超多機能文化施設シリウス
荒川区の図書館「ゆいの森」に続いて、神奈川県大和市の「シリウス」に行ってきました。
シリウスは図書館を核とした複合施設です。
文化ホール、子どもの広場、生涯学習、役所の窓口機能などが組み込まれています。
行政や市民が図書館に何を求めるのかはそれぞれですが、仮に「賑わいづくり」を求めるのならば、これほどうまくいっている図書館はないでしょう。
年間来場者はなんと300万人!
堺市の中央図書館の10倍です。人口24万人の大和市ですから、驚異的な数字です。
少なくとも「賑わいづくり」の施設としては、大成功という他ないでしょう。
その観点で、私なりに関心したことを挙げたいと思います。
■大胆な予算投入
驚いたのはランニングコスト(指定管理料)が年間8億円にもなるということです。
非常に大きな複合施設ですから、それくらいかかるのは理解できますし、この大きな予算を背景に、様々な取り組みがなされ、集客に繋がっていることも実感できました。
しかし、それにしても年間8億円というのは、大和市の一般会計の1%にも相当します。堺市の予算規模に置き換えると、40億円です。堺市の新しい文化ホール「フェニーチェ堺」の指定管理料が年間約4億円で、その金額でも「多すぎる」「赤字だ」との批判がありました。

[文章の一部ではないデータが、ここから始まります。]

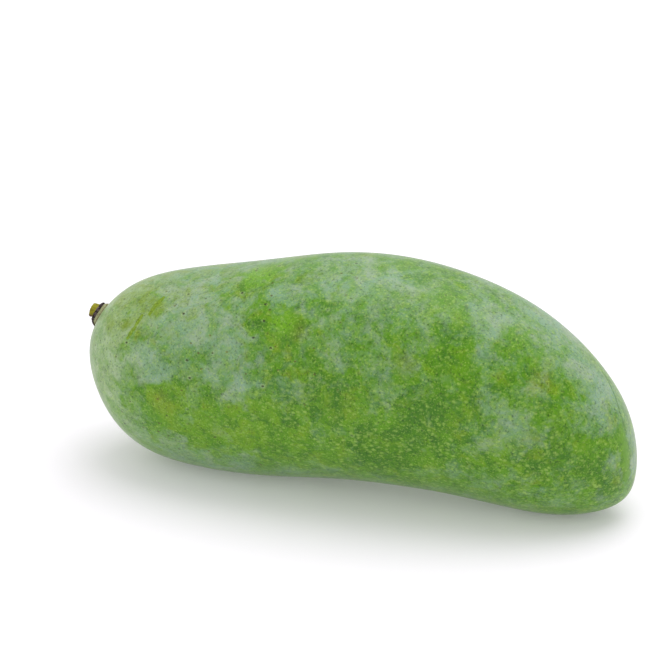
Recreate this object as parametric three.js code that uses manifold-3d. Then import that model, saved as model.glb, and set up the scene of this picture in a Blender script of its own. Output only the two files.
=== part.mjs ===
import * as THREE from 'three';
import * as BufferGeometryUtils from 'three/addons/utils/BufferGeometryUtils.js';
import Module from 'manifold-3d';

// One whole, unpeeled green mango of a long variety, picked, with the stub of its stalk.
// Millimetres, +Z up. +X runs from the stem end to the apex. The back edge is up and the
// two cheeks face -Y and +Y. It lies on its belly edge and on its beak, and the origin is
// on the table under the middle of its box.

// Driving dimensions

// Control points of the fruit's outline from the stem end to the apex: where they stand
// along the fruit, the height of the back edge and of the belly edge over the table, and
// half of the thickness from cheek to cheek. The smooth curves run just inside them.
const STATIONS = [
  { x: -85.5, back: 33.5, belly: 33.5, half: 0 },
  { x: -76.5, back: 49.0, belly: 12.5, half: 18.0 },
  { x: -63.0, back: 57.0, belly: 1.0, half: 26.0 },
  { x: -39.5, back: 61.0, belly: -1.5, half: 28.5 },
  { x: -8.5, back: 71.0, belly: 1.0, half: 30.0 },
  { x: 29.0, back: 70.0, belly: 4.5, half: 27.5 },
  { x: 58.0, back: 57.5, belly: -3.0, half: 25.0 },
  { x: 80.0, back: 36.5, belly: 3.5, half: 13.0 },
  { x: 84.0, back: 13.0, belly: 13.0, half: 0 },
];
// The cheeks are fuller towards the back edge than towards the belly by this share.
const CHEEK_LIFT = 0.06;
// Two slow waves make the skin a little uneven, by these shares of its radius.
const LONG_LUMP = 0.008;
const SHORT_LUMP = 0.005;

// The stub of the stalk: its place as a share of the way to the apex on the back edge,
// how far its axis rises from level, and its radii and lengths.
const STEM_SHARE = 0.0725;
const STEM_RISE = THREE.MathUtils.degToRad(28);
const ROOT_RADIUS = 2.4;
const ROOT_LENGTH = 3.0;
const COLLAR_RADIUS = 3.6;
const COLLAR_LENGTH = 0.6;
const RING_RADIUS = 3.0;
const RING_LENGTH = 0.9;
const KNOB_RADIUS = 2.1;
const KNOB_LENGTH = 1.5;
// The knob leans down towards the belly by this slope, and its end is broken off askew by
// this slope, so that its upper side is the longer one.
const KNOB_LEAN = 0.4;
const KNOB_SLANT = 0.25;
// Clear space between the stub and the skin round it.
const GAP = 0.3;

// Facets round the fruit and along it, and round the stub
const FACETS_ROUND = 48;
const FACETS_ALONG = 60;
const STUB_FACETS = 24;

// Values of a station seen past the fruit's two ends, where the outline comes back on the
// other side. This closes both ends smoothly.
const PAST_THE_END = {
  x: (station) => station.x,
  back: (station) => station.belly,
  belly: (station) => station.back,
  half: (station) => -station.half,
};

function control(key, i) {
  const last = STATIONS.length - 1;
  if (i < 0) return PAST_THE_END[key](STATIONS[-i]);
  if (i > last) return PAST_THE_END[key](STATIONS[2 * last - i]);
  return STATIONS[i][key];
}

// A uniform cubic B-spline through one value of the stations. The share goes from 0 at the
// stem end to 1 at the apex.
function profile(key, share) {
  const spans = STATIONS.length - 1;
  const along = share * spans;
  const i = Math.min(Math.floor(along), spans - 1);
  const f = along - i;
  const weights = [
    (1 - f) ** 3,
    3 * f ** 3 - 6 * f ** 2 + 4,
    -3 * f ** 3 + 3 * f ** 2 + 3 * f + 1,
    f ** 3,
  ];
  return weights.reduce((sum, weight, k) => sum + (weight * control(key, i - 1 + k)) / 6, 0);
}

// The point of the skin that a direction from the middle of a ball stands for. The ball's
// -X pole is the stem end, its +X pole is the apex and its +Z side is the back edge.
function skinPoint(direction) {
  const { x, y, z } = direction;
  const share = Math.acos(THREE.MathUtils.clamp(-x, -1, 1)) / Math.PI;
  const round = Math.hypot(y, z);
  const towardsCheek = round > 0 ? y / round : 0;
  const towardsBack = round > 0 ? z / round : 0;
  const back = profile('back', share);
  const belly = profile('belly', share);
  const swell =
    1 +
    LONG_LUMP * Math.sin(7 * x + 2 * z + 0.6) * Math.cos(3 * y + 1) +
    SHORT_LUMP * Math.sin(11 * x - 5 * y + 2);
  const halfHeight = (swell * (back - belly)) / 2;
  const halfThickness = swell * profile('half', share) * (1 + CHEEK_LIFT * towardsBack);
  return new THREE.Vector3(
    profile('x', share),
    halfThickness * towardsCheek,
    (back + belly) / 2 + halfHeight * towardsBack
  );
}

// The point of the skin at a share of the way to the apex, on the back edge.
function backEdgePoint(share) {
  const turn = Math.PI * share;
  return skinPoint(new THREE.Vector3(-Math.cos(turn), 0, Math.sin(turn)));
}

const wasm = await Module();
wasm.setup();

function toSolid(geometry) {
  const shape = geometry.clone();
  shape.deleteAttribute('normal');
  shape.deleteAttribute('uv');
  const merged = BufferGeometryUtils.mergeVertices(shape, 1e-4);
  const vertProperties = new Float32Array(merged.getAttribute('position').array);
  const triVerts = new Uint32Array(merged.getIndex().array);
  return new wasm.Manifold(new wasm.Mesh({ numProp: 3, vertProperties, triVerts }));
}

function toGeometry(solid) {
  const mesh = solid.getMesh();
  const geometry = new THREE.BufferGeometry();
  geometry.setAttribute('position', new THREE.BufferAttribute(mesh.vertProperties, 3));
  geometry.setIndex(new THREE.BufferAttribute(mesh.triVerts, 1));
  geometry.computeVertexNormals();
  return geometry;
}

// Seat of the stub: its centre on the skin, and a turn that takes +Y to the stub's axis.
const seat = backEdgePoint(STEM_SHARE);
const stemAxis = new THREE.Vector3(-Math.cos(STEM_RISE), 0, Math.sin(STEM_RISE));
const stemTurn = new THREE.Quaternion().setFromUnitVectors(new THREE.Vector3(0, 1, 0), stemAxis);

// The whole fruit: a ball drawn out to the skin, with two small flats where it touches the
// table and a plain socket for the stub.
function makeFruit() {
  const skin = new THREE.SphereGeometry(1, FACETS_ROUND, FACETS_ALONG);
  skin.rotateZ(Math.PI / 2);
  const points = skin.getAttribute('position');
  const direction = new THREE.Vector3();
  for (let i = 0; i < points.count; i += 1) {
    direction.fromBufferAttribute(points, i);
    const point = skinPoint(direction);
    points.setXYZ(i, point.x, point.y, point.z);
  }

  const tableDepth = 10;
  const table = new THREE.BoxGeometry(200, 100, tableDepth);
  table.translate(0, 0, -tableDepth / 2);

  const socketOutside = 4;
  const socketDepth = ROOT_LENGTH + GAP;
  const socket = new THREE.CylinderGeometry(
    ROOT_RADIUS + GAP,
    ROOT_RADIUS + GAP,
    socketDepth + socketOutside,
    STUB_FACETS
  );
  socket.translate(0, (socketOutside - socketDepth) / 2, 0);
  socket.applyQuaternion(stemTurn);
  socket.translate(seat.x, seat.y, seat.z);

  return toGeometry(toSolid(skin).subtract(toSolid(table)).subtract(toSolid(socket)));
}

// The dried stub of the stalk, turned round its axis: a root in the socket, a low collar
// that narrows away from the skin, a thin brittle ring on it, and the leaning knob where
// the stalk broke off.
function makeStub() {
  const collarTop = GAP + COLLAR_LENGTH;
  const ringTop = collarTop + RING_LENGTH;
  const knobTop = ringTop + KNOB_LENGTH;
  const outline = [
    [0, -ROOT_LENGTH],
    [ROOT_RADIUS, -ROOT_LENGTH],
    [ROOT_RADIUS, GAP],
    [COLLAR_RADIUS, GAP],
    [COLLAR_RADIUS - 0.1, GAP + 0.2],
    [RING_RADIUS, collarTop],
    [RING_RADIUS + 0.1, collarTop + 0.1],
    [RING_RADIUS - 0.4, ringTop - 0.1],
    [KNOB_RADIUS + 0.3, ringTop],
    [KNOB_RADIUS, ringTop + 0.2],
    [KNOB_RADIUS, knobTop - 0.6],
    [KNOB_RADIUS - 0.5, knobTop - 0.1],
    [0, knobTop],
  ];
  const stub = new THREE.LatheGeometry(
    outline.map(([radius, height]) => new THREE.Vector2(radius, height)),
    STUB_FACETS
  );

  // The turn onto the stub's axis leaves this direction, up along the skin, as it is.
  const upTheSkin = new THREE.Vector3(Math.sin(STEM_RISE), 0, Math.cos(STEM_RISE));
  const points = stub.getAttribute('position');
  const point = new THREE.Vector3();
  for (let i = 0; i < points.count; i += 1) {
    point.fromBufferAttribute(points, i);
    const overRing = Math.max(point.y - ringTop, 0);
    point.y += (KNOB_SLANT * point.dot(upTheSkin) * overRing) / KNOB_LENGTH;
    point.addScaledVector(upTheSkin, -KNOB_LEAN * overRing);
    points.setXYZ(i, point.x, point.y, point.z);
  }
  stub.computeVertexNormals();
  return stub;
}

const skinMaterial = new THREE.MeshStandardMaterial({
  color: 0x6f9a45,
  roughness: 0.45,
  metalness: 0,
});
const stubMaterial = new THREE.MeshStandardMaterial({
  color: 0x6b5b34,
  roughness: 0.8,
  metalness: 0,
});

const fruit = new THREE.Mesh(makeFruit(), skinMaterial);
fruit.name = 'mango_fruit';

const stub = new THREE.Mesh(makeStub(), stubMaterial);
stub.name = 'stem_stub';
stub.quaternion.copy(stemTurn);
stub.position.copy(seat);

const group = new THREE.Group();
group.add(fruit, stub);

// The fruit is moved so that the origin is under the middle of its box.
const box = new THREE.Box3().setFromObject(group, true);
group.position.set(-(box.min.x + box.max.x) / 2, -(box.min.y + box.max.y) / 2, 0);
group.updateMatrixWorld(true);

export default group;
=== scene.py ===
# One whole green mango of a long variety, with the stub of its stalk, on a pale table.
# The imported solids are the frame. Lengths are metres, +Z is up, +X runs from the stem end
# to the apex, the back edge is up and the near cheek faces -Y.
import math

import bmesh
import bpy
from mathutils import Matrix, Vector, noise


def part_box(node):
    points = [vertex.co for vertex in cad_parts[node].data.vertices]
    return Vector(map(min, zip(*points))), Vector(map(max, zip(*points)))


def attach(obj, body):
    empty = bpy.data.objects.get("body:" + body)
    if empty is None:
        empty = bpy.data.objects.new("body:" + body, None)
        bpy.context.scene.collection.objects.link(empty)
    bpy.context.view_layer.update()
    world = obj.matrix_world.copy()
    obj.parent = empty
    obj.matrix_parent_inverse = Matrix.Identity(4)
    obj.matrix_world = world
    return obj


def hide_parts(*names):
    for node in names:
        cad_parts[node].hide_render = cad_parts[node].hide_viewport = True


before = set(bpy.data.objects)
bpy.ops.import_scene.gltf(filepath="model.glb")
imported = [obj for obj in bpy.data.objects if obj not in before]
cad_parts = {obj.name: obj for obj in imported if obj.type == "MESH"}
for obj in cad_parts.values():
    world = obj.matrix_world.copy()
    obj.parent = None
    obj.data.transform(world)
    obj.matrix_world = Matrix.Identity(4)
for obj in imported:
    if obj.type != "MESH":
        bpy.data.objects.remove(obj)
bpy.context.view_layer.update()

# Camera
# It stands a little to the right of square on to the near cheek and looks down on it.
MM = 0.001
CAMERA_TURN = math.radians(18)
CAMERA_RISE = math.radians(24)
CAMERA_DISTANCE = 0.95
CAMERA_TARGET = Vector((-8.19, 0, 46.4)) * MM
CAMERA_LENS = 178.6

towards_camera = Vector(
    (
        math.sin(CAMERA_TURN) * math.cos(CAMERA_RISE),
        -math.cos(CAMERA_TURN) * math.cos(CAMERA_RISE),
        math.sin(CAMERA_RISE),
    )
)
camera = bpy.data.objects.new("camera", bpy.data.cameras.new("camera"))
camera.data.sensor_width = 36
camera.data.lens = CAMERA_LENS
camera.data.clip_end = 20
camera.location = CAMERA_TARGET + CAMERA_DISTANCE * towards_camera
camera.rotation_euler = towards_camera.to_track_quat("Z", "Y").to_euler()
bpy.context.collection.objects.link(camera)
bpy.context.scene.camera = camera

# Table
# A wide, plain white table top under the fruit. It glows a little, so that the shadow on it
# stays as pale as on a lit studio table.
FLOOR_SIZE = 6.0
FLOOR_WHITE = (0.85, 0.82, 0.87, 1)
FLOOR_GLOW = 0.16


class Shade:
    """A socket of a node tree. Arithmetic on it adds Math nodes to the tree."""

    def __init__(self, socket):
        self.socket = socket

    def node(self, kind, settings, inputs, output=0):
        """Adds a node to this socket's tree: its settings, then its sockets."""
        return add_node(self.socket.id_data, kind, settings, inputs, output)

    def math(self, operation, *values, clamp=False):
        settings = {"operation": operation, "use_clamp": clamp}
        return self.node("ShaderNodeMath", settings, dict(enumerate(values)))

    def vector(self, operation, *values, output="Vector"):
        settings = {"operation": operation}
        return self.node("ShaderNodeVectorMath", settings, dict(enumerate(values)), output)

    def __add__(self, other):
        return self.math("ADD", self, other)

    def __sub__(self, other):
        return self.math("SUBTRACT", self, other)

    def __rsub__(self, other):
        return self.math("SUBTRACT", other, self)

    def __mul__(self, other):
        return self.math("MULTIPLY", self, other)

    __radd__ = __add__
    __rmul__ = __mul__


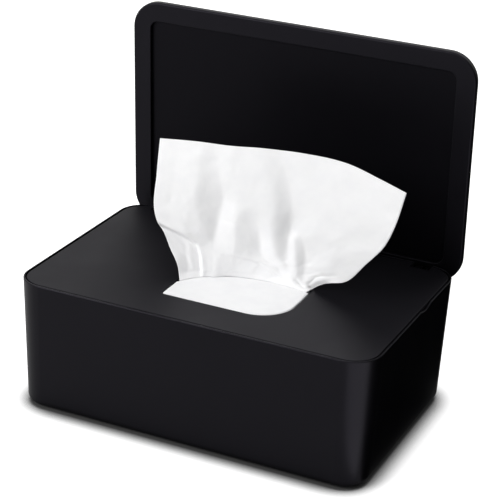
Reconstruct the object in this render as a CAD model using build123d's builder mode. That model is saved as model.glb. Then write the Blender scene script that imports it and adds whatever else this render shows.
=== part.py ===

それに比べると、何とも大胆な予算投入であり、文化に対する姿勢の違いを感じずにはいられませんでした。
■自治体として施設を諦める割り切り
自治体であれば、公共施設を「自分のまちで一通り揃えたい」と思うものですし、市民もそれを望むものです。しかし、大和市は、「周辺市と含めて、一通りあればいい」と割り切ったそうです。「スポーツ施設は他に任せるから、文化施設はうちで」という発想で、24万人の都市のものとは思えない、立派な文化施設を作るに至ったそうです。面積も30平方キロ足らずで、同規模の自治体が周辺に多かったことも、こうした発想に繋がったのでしょう。堺市は人口規模と面積からも、さすがにこうした発想は取りづらいかもしれませんが、少なくとも各区ごとには、こうした発想が必要でしょう。
それぞれの公共施設が、本当に各区に一つずつ必要なのか、大和市と周辺市のような割り切りがあってもいいのではないかと感じたところです。
■明確な市のコンセプトの反映
大和市は「健康都市」を掲げ、「社会の健康」「まちの健康」「人の健康」を求めています。それぞれ、「文化的に豊かであること」「防災・防犯上、安心できること」「医療・福祉などで現に市民が健康であること」を指すようです。最初の点は、これほどの予算を投じて文化施設を作ったということに繋がっています。2つ目の点は、この施設が帰宅困難者の一時避難施設にもなっていることなど、現にその機能に繋がっています。3つ目の点は、「健康都市大学」などの健康講座が実施されているなど、現にその運営方法に繋がっています。健康講座の類は、集客に苦労したり、参加者が固定化したりする傾向にありますが、大和市では「年間300万人の賑わいの施設」に置くことで、新規参加者も多く、市民に身近なものになっているようでした。
■広告塔としての意義
シリウスには「施策の発信」という機能もあります。
私はかねてより、市の施策やイメージの発信にもっと力を入れるべきだと訴えて参りました。いくら予算をかけていいサービスをしても、市民がそれを知らなければ意味がありません。そして、そもそも市民満足度というのは、具体的な施策の有無よりも、自分の住むまちがいいと「感じられること」によるものだと、私は思っています。
「300万人の賑わいの施設」で、健康に関する取り組みをたくさんやっていること、ワンフロアをまるまる子どものフロアにしていること、このような一つひとつが、大和市の健康や子育てにおけるイメージアップに繋がっているのは間違いありません。
市の顔、広告塔に対して、プライスレスの価値を見いだし、それをシリウスに委ねたことが、大胆な予算投入を可能にし、さらにはこの施設の成功を作ったのだと、私は思いました。
翻って、堺市の文化に対する姿勢は?
施設配置の考えは?
それぞれの施設のコンセプトと、市のコンセプトとの繋がりは?
情報発信は?
シリウスから、たくさんの問いかけをもらったように感じました。